I have tinted the different parts different colors. I blanked out some of the background to get the files size down.

Clockwise from the upper left:
The red thing is a male quickrelease connector for my air hose.

The blue is an adjustable air pressure regulator, adjusted for a max pressure of 15% or so LESS than the max scale on the pressure gauge, see below.

The green is a tire inflater that harbor freight had on sale for $5 or so at the springfield MA store a while back.

The yellow is a pressure guage with a maximum scale of 100 PSI.
This is not the guage that came with the inflator originally. The original gauge had a maximum scale of 250 PSI, so that the gauge needle would not peg and bend when the inflator was attached to a 249 PSI air supply by the user.
I had to remove the original gauge (the threads are glued), drill the hole for a 1/8 national pipe taper (NPT) tap, and rethread. 1/8 NPT is what my new 100 PSI gauge uses.
Now you doubtless ask, why a 100 PSI gauge? Why not a gauge with more resolution, say a 60 PSI gauge if you are going to inflate to 44 PSI?

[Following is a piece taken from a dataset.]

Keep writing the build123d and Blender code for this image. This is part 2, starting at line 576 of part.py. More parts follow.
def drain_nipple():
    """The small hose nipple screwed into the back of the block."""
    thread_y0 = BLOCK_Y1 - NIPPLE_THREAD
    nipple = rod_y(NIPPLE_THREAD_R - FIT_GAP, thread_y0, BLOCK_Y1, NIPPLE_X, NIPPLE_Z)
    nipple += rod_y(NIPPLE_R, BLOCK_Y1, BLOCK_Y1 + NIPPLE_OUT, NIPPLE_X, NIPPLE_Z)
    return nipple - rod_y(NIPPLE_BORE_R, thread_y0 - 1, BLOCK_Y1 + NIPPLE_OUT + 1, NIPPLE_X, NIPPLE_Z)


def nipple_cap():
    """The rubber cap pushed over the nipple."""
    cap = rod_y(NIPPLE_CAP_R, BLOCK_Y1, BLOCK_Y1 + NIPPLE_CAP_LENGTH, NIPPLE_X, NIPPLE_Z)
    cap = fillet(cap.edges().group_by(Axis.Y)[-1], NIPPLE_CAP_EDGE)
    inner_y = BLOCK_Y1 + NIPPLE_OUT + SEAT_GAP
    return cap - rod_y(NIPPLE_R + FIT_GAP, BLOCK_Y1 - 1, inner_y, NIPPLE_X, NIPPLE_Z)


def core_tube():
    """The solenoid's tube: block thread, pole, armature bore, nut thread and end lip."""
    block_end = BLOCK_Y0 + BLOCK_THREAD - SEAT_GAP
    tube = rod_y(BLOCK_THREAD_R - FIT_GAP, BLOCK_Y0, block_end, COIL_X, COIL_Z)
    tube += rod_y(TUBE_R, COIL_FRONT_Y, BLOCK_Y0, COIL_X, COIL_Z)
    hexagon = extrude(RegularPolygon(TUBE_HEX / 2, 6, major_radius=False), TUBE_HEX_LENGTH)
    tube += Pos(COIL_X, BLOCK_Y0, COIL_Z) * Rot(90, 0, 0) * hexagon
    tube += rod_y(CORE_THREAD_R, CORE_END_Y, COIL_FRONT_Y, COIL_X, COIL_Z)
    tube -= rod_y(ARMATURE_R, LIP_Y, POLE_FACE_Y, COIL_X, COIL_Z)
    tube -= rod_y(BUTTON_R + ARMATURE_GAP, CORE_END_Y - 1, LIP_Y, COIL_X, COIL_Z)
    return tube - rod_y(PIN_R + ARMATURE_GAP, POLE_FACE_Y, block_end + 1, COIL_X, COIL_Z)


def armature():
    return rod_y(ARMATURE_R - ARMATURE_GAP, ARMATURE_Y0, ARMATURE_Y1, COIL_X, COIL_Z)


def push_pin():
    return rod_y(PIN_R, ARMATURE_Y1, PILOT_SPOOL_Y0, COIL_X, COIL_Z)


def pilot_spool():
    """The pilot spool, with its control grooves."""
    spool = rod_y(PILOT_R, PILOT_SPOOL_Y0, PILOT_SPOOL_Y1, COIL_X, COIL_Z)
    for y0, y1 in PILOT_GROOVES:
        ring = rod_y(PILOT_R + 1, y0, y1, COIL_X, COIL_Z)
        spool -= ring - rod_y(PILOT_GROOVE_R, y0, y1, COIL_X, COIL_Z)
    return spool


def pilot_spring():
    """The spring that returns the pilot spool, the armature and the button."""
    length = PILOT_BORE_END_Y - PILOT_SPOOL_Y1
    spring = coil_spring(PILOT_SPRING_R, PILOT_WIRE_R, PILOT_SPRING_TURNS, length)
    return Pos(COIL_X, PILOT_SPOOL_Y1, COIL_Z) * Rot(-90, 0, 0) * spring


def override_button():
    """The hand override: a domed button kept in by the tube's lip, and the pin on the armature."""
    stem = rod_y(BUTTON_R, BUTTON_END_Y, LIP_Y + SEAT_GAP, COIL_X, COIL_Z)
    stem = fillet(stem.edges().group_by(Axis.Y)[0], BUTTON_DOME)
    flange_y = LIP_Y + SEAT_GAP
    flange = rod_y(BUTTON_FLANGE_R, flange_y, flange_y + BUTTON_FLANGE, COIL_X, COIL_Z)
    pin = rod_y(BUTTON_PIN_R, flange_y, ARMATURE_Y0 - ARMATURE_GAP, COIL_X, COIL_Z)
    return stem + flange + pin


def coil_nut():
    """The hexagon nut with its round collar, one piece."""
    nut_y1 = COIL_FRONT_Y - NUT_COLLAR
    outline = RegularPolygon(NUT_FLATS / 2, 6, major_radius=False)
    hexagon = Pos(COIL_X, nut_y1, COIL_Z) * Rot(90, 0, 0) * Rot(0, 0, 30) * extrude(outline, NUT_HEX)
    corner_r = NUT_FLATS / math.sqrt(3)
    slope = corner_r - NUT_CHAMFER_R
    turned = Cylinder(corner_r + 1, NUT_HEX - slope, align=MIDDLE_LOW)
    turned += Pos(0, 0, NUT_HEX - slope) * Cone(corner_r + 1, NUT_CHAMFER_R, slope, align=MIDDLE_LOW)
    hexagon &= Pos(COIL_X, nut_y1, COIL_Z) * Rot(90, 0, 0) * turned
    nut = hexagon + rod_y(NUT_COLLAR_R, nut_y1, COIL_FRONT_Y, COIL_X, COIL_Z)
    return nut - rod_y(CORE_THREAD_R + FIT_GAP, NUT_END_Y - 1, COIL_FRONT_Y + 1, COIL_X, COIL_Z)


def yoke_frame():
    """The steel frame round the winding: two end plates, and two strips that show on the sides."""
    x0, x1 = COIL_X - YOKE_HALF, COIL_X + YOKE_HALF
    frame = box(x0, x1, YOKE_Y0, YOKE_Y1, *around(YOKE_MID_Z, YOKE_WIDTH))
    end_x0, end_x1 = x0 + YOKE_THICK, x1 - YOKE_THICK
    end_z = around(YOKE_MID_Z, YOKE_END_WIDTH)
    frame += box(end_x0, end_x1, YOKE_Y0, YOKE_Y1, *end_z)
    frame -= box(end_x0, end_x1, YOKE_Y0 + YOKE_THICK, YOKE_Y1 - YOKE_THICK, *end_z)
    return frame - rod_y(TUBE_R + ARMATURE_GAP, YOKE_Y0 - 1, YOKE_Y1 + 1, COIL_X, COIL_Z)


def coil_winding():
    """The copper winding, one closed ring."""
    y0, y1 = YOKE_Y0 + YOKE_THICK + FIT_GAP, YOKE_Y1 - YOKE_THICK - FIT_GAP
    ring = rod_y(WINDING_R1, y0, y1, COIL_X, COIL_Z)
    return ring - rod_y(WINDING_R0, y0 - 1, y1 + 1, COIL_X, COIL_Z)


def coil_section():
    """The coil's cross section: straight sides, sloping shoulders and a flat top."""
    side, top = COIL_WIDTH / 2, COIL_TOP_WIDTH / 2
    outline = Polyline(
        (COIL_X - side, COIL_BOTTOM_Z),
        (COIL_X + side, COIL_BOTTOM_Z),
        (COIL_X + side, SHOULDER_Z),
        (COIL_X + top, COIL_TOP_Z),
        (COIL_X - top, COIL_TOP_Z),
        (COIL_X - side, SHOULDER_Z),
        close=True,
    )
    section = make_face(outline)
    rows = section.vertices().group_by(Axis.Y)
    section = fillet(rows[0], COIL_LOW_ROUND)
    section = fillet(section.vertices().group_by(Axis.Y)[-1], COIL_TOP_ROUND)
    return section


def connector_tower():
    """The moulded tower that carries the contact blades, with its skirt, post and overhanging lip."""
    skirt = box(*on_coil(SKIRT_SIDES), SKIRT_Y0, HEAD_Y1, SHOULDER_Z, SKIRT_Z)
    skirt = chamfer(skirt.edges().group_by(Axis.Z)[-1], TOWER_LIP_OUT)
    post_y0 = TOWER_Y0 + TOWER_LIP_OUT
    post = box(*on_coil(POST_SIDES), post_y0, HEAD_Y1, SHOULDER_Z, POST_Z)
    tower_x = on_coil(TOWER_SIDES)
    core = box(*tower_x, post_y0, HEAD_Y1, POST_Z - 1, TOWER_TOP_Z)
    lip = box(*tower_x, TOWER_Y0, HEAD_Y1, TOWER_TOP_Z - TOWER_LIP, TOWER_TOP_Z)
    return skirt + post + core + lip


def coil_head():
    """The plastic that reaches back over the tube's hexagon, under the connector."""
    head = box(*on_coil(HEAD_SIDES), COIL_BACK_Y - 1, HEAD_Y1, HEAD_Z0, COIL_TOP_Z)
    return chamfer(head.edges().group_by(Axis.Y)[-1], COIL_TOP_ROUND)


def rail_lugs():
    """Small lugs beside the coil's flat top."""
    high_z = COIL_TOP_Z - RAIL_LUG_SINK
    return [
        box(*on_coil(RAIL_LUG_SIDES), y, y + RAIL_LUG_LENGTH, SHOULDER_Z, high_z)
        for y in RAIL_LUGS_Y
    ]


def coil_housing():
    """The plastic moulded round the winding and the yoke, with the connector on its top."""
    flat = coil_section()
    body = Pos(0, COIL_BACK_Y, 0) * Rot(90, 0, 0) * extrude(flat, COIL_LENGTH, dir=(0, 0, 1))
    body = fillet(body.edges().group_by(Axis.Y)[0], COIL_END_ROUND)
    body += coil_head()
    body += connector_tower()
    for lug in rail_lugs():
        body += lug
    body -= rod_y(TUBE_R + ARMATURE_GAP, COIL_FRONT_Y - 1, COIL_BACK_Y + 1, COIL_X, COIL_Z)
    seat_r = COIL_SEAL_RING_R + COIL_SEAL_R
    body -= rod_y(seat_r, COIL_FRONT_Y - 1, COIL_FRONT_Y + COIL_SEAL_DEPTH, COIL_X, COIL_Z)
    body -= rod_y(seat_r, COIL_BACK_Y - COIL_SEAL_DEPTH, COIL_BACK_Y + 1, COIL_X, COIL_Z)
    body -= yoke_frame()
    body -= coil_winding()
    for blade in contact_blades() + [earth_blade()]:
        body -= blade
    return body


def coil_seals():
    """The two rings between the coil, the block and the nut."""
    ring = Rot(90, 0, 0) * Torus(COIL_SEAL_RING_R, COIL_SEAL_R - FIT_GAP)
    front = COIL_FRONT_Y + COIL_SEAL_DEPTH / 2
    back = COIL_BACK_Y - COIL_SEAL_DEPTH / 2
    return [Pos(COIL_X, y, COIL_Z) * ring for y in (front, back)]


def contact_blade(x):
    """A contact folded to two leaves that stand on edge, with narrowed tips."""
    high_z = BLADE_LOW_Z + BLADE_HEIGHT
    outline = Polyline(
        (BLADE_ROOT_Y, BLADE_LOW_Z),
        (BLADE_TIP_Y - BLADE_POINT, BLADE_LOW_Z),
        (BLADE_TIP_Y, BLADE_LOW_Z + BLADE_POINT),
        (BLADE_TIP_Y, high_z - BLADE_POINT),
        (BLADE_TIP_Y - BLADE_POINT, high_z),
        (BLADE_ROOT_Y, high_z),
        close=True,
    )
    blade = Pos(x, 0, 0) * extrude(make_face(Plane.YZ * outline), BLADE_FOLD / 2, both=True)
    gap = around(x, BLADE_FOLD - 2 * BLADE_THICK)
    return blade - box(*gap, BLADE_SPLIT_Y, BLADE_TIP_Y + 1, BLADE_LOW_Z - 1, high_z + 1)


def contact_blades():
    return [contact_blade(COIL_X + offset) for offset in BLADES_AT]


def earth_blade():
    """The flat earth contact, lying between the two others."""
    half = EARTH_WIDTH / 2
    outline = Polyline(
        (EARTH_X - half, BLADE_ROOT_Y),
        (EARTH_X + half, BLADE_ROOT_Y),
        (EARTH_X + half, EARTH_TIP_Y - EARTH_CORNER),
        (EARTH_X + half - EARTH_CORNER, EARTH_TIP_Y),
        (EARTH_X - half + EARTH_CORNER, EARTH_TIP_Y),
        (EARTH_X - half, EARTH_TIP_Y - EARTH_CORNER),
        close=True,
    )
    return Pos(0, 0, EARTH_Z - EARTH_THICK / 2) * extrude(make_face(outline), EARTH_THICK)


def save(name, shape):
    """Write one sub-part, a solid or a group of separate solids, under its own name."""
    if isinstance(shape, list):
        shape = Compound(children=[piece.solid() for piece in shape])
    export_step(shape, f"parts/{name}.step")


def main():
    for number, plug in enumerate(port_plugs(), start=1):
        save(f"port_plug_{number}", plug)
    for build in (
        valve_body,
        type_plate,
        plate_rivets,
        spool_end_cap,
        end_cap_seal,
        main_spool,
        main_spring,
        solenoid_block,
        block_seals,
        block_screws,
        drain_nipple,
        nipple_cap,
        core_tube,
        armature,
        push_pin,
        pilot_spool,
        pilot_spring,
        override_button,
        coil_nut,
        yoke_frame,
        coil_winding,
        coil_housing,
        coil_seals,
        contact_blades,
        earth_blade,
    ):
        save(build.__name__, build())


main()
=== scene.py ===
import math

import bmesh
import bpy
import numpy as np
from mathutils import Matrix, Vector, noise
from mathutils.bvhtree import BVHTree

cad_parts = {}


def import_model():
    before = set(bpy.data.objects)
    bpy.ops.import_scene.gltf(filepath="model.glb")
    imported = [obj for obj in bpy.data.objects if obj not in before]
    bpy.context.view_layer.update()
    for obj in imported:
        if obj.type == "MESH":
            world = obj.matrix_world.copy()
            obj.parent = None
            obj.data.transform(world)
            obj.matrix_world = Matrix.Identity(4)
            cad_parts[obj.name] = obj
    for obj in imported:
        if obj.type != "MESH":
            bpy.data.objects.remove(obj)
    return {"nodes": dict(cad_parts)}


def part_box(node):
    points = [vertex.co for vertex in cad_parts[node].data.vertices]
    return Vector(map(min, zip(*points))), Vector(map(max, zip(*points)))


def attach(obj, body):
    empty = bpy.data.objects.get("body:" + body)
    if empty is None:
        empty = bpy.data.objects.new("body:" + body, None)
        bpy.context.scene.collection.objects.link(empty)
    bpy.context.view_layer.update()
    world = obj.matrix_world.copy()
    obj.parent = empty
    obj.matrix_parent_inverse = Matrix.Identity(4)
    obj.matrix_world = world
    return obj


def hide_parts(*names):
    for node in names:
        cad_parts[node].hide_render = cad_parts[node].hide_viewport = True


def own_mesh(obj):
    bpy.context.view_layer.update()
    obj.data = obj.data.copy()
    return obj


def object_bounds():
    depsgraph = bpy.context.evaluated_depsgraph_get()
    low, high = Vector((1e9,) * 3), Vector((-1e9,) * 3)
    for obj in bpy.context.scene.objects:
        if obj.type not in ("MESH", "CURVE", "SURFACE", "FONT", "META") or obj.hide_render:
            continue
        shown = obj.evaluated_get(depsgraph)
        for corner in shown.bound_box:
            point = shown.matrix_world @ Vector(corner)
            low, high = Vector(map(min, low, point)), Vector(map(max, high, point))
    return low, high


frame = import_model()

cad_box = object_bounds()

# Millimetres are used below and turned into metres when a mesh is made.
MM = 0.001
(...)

Because all gauges of this type (bourdon tube) are non-linear in response. You will have noticed that the scale printed on the dial face IS linear, however! Why? The customer will think the gauge is "ugly" if the scale is printed nonlinear, that is, compressed and expanded to make the gauge actually accurate. You will notice a little peg to stop the needle so it cannot go much below "zero", and you can guess why.

Get to the point, blotivating windbag, you scream at your monitor.

The gauge IS accurate near the center point of the scale. That is where it is calibrated in production. A 100 PSI gauge is accurate around the 50 PSI mark. Since I inflate to 44, I am close to the accurate area.

All the parts are surplus and hardly cost anything at all.